А с другой стороны, думаю, российский парламент зря поспешил взять на себя признание актов 1954 года по Крыму неправомочными. Если исходить из того, что оценить эти акты было обязательно нужно, то это скорее дело Конституционного суда, нежели парламента. Помните, слова французского председателя о юридических путях решения политических вопросов? Юридические весы вообще рискованно заменять какими-либо иными. Возможно, и реакция на Украине была бы мягче: суд армиями не командует, войн не объявляет и границы не перекраивает. Ни для кого, конечно, не осталось бы в тайне политическая и моральная подоплека, но все же чисто юридический диагноз открытой государственной раны был бы более убедительным. Во всяком случае судебные процедуры, которые обойти невозможно, сами по себе гасили бы парламентско-митинговое воодушевление, легко принимающее агрессивные оттенки.
Поэтому обращение к судебному арбитражу в столь трудном, спорном и сенсационном деле, как запрет КПСС, почти 20-миллионной партии, вовлекший за малым исключением весь народ в свои деяния, шаг, уверен, единственно оправданный. Внесудебный, а значит, незаконный, запрет даже преступной организации способен внести в общество лишь смуту. Не говоря уже о том, что это создает для демократии гибельный прецедент. (Повторю, КС рассматривает правомерность указов президента, но суть от того не меняется). И вопрос сейчас не в том, какое решение примет Конституционный суд России. Вопрос — насколько независима будет его позиция...
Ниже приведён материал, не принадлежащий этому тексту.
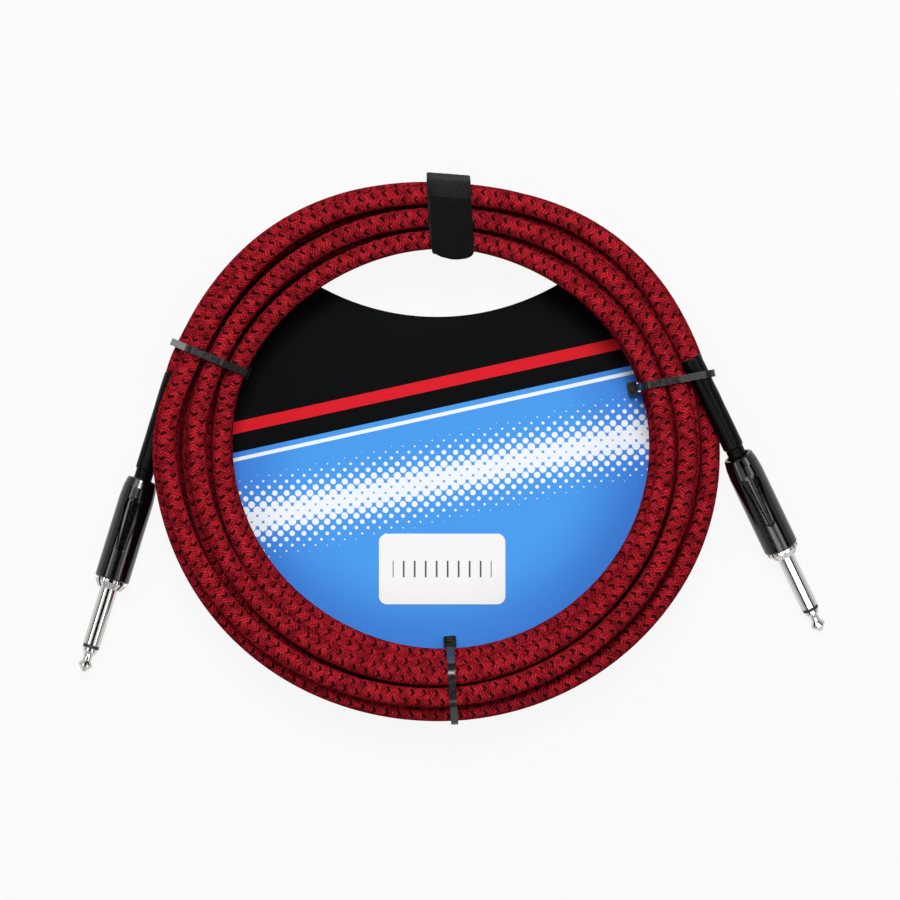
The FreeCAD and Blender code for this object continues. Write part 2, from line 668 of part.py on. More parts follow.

О необходимости становления в нашем Отечестве неведомой ему «третьей власти», как власти не исключительно репрессивной, а государственной, арбитражной между Державой и Гражданином, говорили все годы перестройки столь много, что утратилась всякая надежда. Сейчас она воскресает. Если перейти на личности, то можно бы на счет Горбачева отнести «четвертую власть» — более или менее свободную прессу. А на счету Ельцина «третья власть» — уже показавший свое правовое достоинство Конституционный суд.